Tuesday, April 27, 2010
Tuesday, April 20, 2010
Erik and I are doing an Ayurvedic cleanse this week, so aside from some toasted sunflower seeds and spiced yogurt drinks, this is what we are eating for all our meals: Mung beans soaked overnight and then cooked with rice, cilantro, coconut, spices, ghee and vegetables of our choice. Today we added beets, carrots, fennel and dandelion greens. Not too bad for medicine.
Sunday, April 18, 2010
I picked these berries last summer and they've been sitting in my freezer waiting for the perfect moment. Today when my mother called asked me to bring dessert to dinner, I wanted to make something simple and easy, so I decided to make the berries into a sorbet. If you've never made sorbet before, it is incredibly simple: you just puree fruit, or use fruit juice, and churn it in an ice cream maker. That's it! I added a bit of sugar to these berries (which I pureed and strained to get the seeds out) as well as a splash of cherry liqueur to keep the sorbet from getting icy, churned the mixture and then stuck it in the freezer to harden for a few hours. The result was delicious and so pretty! I can't wait to go berry picking this summer so I can make more.
Saturday, April 17, 2010
Thursday, April 15, 2010
There is probably a shorter name for this dish; all I know is that it was delicious! It was inspired by a recipe in the latest Jamie Magazine. We cooked down chopped fennel, onions and garlic with anchovies, capers, currants, chilis, and pine nuts. Then we tossed the pasta in it, along with some chopped lemon zest, parsley, and thyme, and toasted breadcrumbs.
Tuesday, April 6, 2010
This dish was inspired by a recipe from River Cafe Two Easy, and we broke the rules to make it, as tomatoes are not even close to in season. It was pretty tasty though, and I plan to make it again this summer when I have tomatoes coming out of my ears. The original recipe calls for Red Mullet, but since they are an East Coast fish, we substituted filets of Red Snapper instead. We just roasted the tomatoes with thyme and olive oil for about a half hour (I might give them an hour next time so they get caramelized), smashed the olives, and roasted the fish for maybe 10 minutes before tossing it all together with the pasta.
Sunday, April 4, 2010
The other day we bought three different kinds of kumquats at the market and candied them to put on ice cream. I had some left and needed to make another Passover dessert, so this recipe from Martha seemed perfect. I used matzoh meal instead of flour, so the cake came out more dense than a normal angel food cake... almost like a very light pound cake. But it was pretty tasty! I didn't have any creme fraiche so I made some brown sugar whipped cream and filled the center of the cake with it in addition to the piping you can see.
Friday, April 2, 2010
Thursday, April 1, 2010
This is a super simple recipe from Jamie Oliver. We made it with farro pasta, which I use for everything these days- it's a little bit sweet and has a really nice bite. We toasted some bread crumbs in a pan with olive oil, garlic, and some fresh thyme, and put them aside. Then we melted the anchovies with some minced garlic and hot pepper flakes, and tossed the pasta in it, adding the breadcrumbs on top.
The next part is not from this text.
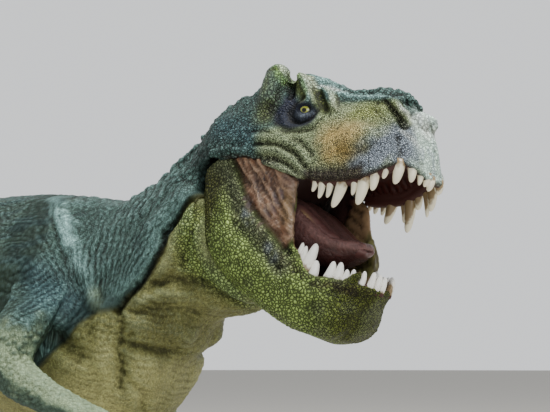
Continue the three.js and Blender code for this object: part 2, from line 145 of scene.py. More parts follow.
def modified(piece, kind, **settings):
    """Adds a modifier with those settings and applies it."""
    modifier = take(piece).modifiers.new(kind.lower(), kind)
    for setting, value in settings.items():
        setattr(modifier, setting, value)
    bpy.ops.object.modifier_apply(modifier=modifier.name)
    return piece


def remeshed(piece, voxel):
    """One even skin of small squares around everything in the piece; voxel is in millimetres."""
    return modified(piece, "REMESH", mode="VOXEL", voxel_size=voxel * MM, use_smooth_shade=True)


def smoothed(piece, rounds):
    return modified(piece, "SMOOTH", factor=0.5, iterations=rounds)


def clay_from(node, name):
    """A copy of a measured solid, its loose triangles merged, ready to be worked."""
    piece = bpy.data.objects.new(name, frame["nodes"][node].data.copy())
    bpy.context.scene.collection.objects.link(piece)
    piece.data.name = name
    piece.data.materials.clear()
    take(piece)
    bpy.ops.object.mode_set(mode="EDIT")
    bpy.ops.mesh.select_all(action="SELECT")
    bpy.ops.mesh.remove_doubles(threshold=1e-6)
    bpy.ops.object.mode_set(mode="OBJECT")
    return piece


def joined(piece, others):
    """Others become part of the piece."""
    take(piece, *others)
    bpy.ops.object.join()
    return piece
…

This recipe was on David Lebovitz' blog yesterday and as we happened to have bought some lovely little artichokes at the market, we decided to whip up a batch to accompany them. It's amazing how close it is to a real mayonnaise, and a bit lighter for those of us who are trying to pay attention to these things. I made it without the chervil, since my plant is still pretty small, and I added about a half a teaspoon of Dijon mustard. I should add that this photo makes it look much more yellow than it really was, but I thought it was too pretty to color correct.
For the salmon, I chopped up a bunch of herbs from the garden and some lemon zest, mixed them with a bit of olive oil, salt and pepper, and drizzled the mixture over the salmon. I baked the filets for about 12 minutes in a 450 degree oven.
Meanwhile, Erik sliced the shallots very thin and caramelized them slowly in a pan with some olive oil. Then he added the kale and let it cook down. We'd soaked the lentils overnight, so all we had to do was strain them, bring them to a boil, and season them before serving.
It's almost strawberry season here and I thought I better use up the last of the berries I froze last summer. We used the basic vanilla ice cream recipe that came with my Kitchenaid attachment, and added chopped strawberries and a little strawberry puree to it as it was churning. For the cookies, we used this recipe from Smitten Kitchen. YUM!